### Task details
Scan the records below for the line containing "Keep writing the" and the line containing "return bell(gap, narrow)". Copy both, plus every line between, exactly.

━━━━━ Entries shown ━━━━━

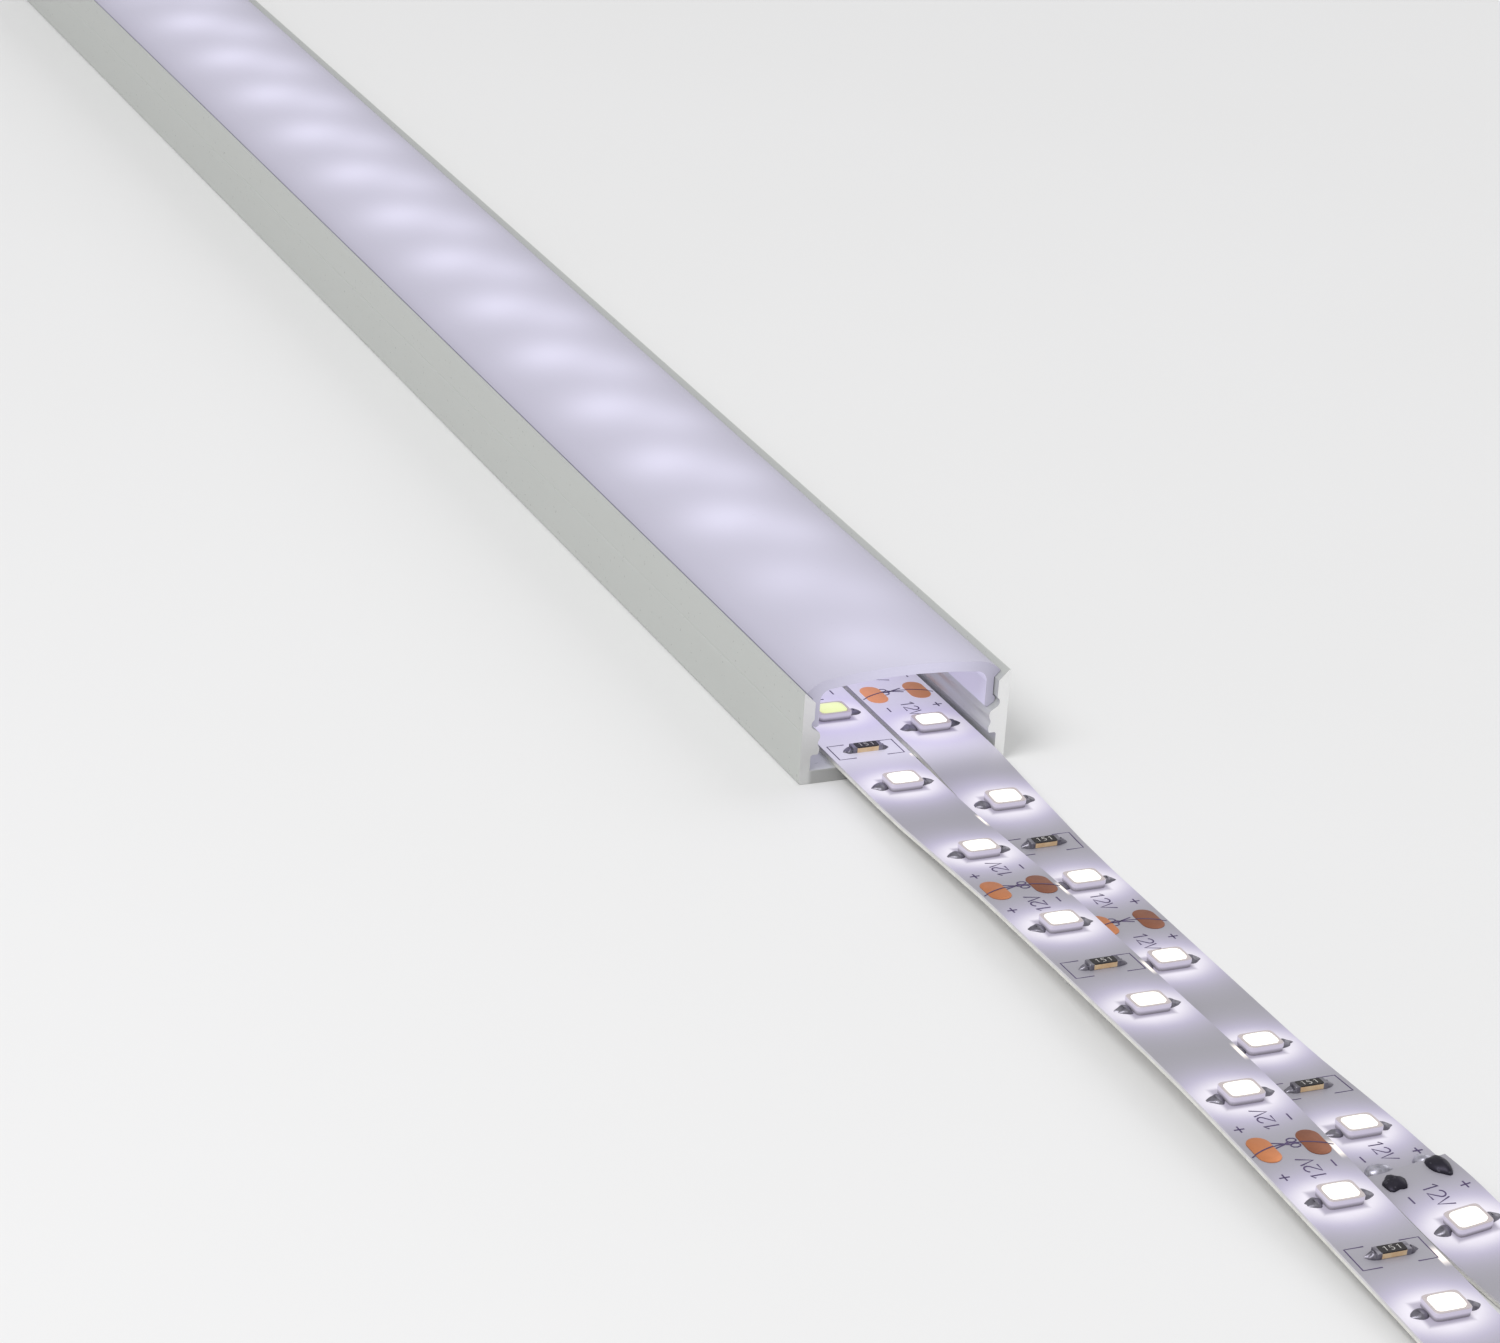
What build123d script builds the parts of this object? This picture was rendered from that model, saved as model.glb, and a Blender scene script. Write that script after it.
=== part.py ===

━━━━━
━━━━━ Entries shown ━━━━━

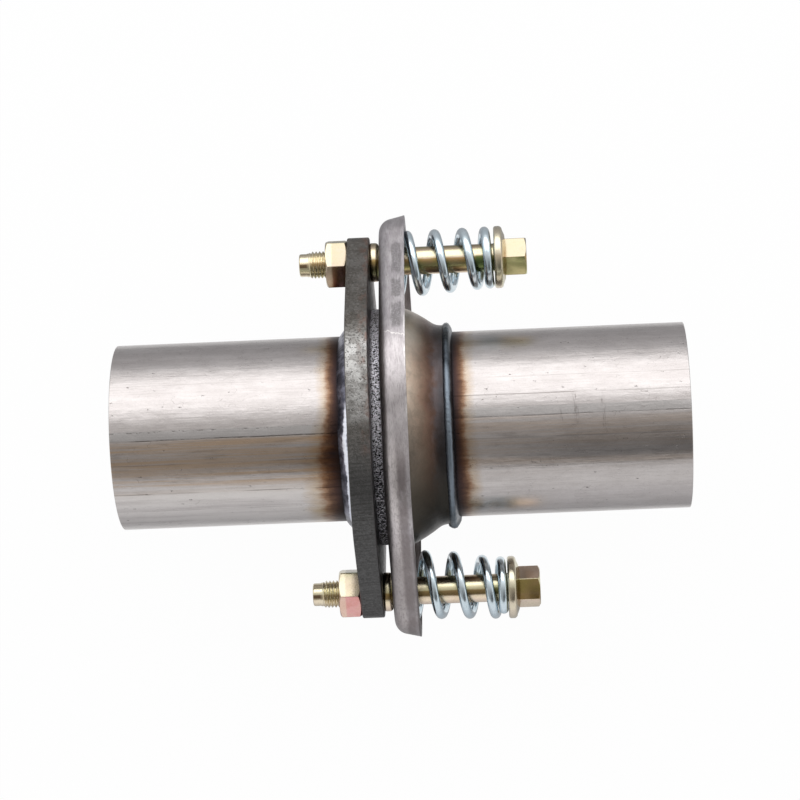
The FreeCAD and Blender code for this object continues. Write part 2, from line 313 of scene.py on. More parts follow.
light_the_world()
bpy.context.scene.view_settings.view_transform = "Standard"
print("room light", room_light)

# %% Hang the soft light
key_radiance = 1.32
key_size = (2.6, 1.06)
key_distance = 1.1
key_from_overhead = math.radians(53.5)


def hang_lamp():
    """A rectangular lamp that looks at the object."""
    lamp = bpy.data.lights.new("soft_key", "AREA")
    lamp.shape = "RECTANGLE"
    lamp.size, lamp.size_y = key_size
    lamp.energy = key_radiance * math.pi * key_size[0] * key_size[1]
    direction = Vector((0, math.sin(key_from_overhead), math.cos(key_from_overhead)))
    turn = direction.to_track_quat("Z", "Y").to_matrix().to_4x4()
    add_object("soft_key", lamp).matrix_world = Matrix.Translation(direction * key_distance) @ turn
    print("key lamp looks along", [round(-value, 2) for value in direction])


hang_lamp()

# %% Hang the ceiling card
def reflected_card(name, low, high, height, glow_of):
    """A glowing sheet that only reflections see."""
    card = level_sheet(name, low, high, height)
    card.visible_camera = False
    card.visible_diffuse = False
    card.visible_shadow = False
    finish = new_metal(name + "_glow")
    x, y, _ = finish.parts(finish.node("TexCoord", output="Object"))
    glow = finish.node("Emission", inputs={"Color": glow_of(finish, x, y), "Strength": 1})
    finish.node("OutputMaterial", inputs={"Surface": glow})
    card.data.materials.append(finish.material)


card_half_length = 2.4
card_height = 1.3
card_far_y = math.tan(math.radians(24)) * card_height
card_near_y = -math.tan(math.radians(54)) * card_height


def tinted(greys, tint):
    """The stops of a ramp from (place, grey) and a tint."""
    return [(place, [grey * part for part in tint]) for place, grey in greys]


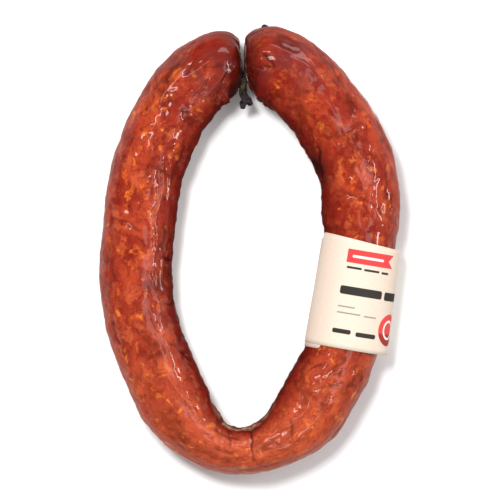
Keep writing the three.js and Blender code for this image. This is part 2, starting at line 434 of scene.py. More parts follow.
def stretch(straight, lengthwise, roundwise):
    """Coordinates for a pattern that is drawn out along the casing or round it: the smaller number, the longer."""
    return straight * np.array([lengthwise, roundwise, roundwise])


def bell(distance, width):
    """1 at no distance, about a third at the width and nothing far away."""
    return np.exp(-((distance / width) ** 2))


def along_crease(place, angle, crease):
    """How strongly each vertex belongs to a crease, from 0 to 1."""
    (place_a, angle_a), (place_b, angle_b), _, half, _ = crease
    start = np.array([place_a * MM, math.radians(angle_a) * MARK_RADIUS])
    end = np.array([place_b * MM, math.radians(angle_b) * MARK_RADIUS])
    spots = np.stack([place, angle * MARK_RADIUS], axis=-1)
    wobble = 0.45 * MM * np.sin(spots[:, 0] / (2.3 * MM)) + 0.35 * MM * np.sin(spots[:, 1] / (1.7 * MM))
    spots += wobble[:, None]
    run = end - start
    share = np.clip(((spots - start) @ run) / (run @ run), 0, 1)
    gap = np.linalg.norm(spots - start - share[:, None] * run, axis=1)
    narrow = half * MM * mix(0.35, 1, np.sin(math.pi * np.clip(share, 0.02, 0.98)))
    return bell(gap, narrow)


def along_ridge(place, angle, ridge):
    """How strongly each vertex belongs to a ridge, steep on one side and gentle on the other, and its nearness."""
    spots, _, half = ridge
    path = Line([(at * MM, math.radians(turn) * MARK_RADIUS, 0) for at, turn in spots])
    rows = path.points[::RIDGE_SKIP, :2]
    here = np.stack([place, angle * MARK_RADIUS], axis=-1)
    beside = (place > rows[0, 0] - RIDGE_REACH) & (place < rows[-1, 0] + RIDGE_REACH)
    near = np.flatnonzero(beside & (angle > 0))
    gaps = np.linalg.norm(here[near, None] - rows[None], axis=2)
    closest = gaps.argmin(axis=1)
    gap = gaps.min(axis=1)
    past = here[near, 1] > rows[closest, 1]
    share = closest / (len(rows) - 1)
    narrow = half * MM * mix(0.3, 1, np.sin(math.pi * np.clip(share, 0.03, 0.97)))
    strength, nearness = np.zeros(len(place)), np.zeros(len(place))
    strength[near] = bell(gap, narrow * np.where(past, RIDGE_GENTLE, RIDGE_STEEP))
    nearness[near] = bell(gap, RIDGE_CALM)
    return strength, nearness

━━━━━

### Response
Keep writing the three.js and Blender code for this image. This is part 2, starting at line 434 of scene.py. More parts follow.
def stretch(straight, lengthwise, roundwise):
    """Coordinates for a pattern that is drawn out along the casing or round it: the smaller number, the longer."""
    return straight * np.array([lengthwise, roundwise, roundwise])


def bell(distance, width):
    """1 at no distance, about a third at the width and nothing far away."""
    return np.exp(-((distance / width) ** 2))


def along_crease(place, angle, crease):
    """How strongly each vertex belongs to a crease, from 0 to 1."""
    (place_a, angle_a), (place_b, angle_b), _, half, _ = crease
    start = np.array([place_a * MM, math.radians(angle_a) * MARK_RADIUS])
    end = np.array([place_b * MM, math.radians(angle_b) * MARK_RADIUS])
    spots = np.stack([place, angle * MARK_RADIUS], axis=-1)
    wobble = 0.45 * MM * np.sin(spots[:, 0] / (2.3 * MM)) + 0.35 * MM * np.sin(spots[:, 1] / (1.7 * MM))
    spots += wobble[:, None]
    run = end - start
    share = np.clip(((spots - start) @ run) / (run @ run), 0, 1)
    gap = np.linalg.norm(spots - start - share[:, None] * run, axis=1)
    narrow = half * MM * mix(0.35, 1, np.sin(math.pi * np.clip(share, 0.02, 0.98)))
    return bell(gap, narrow)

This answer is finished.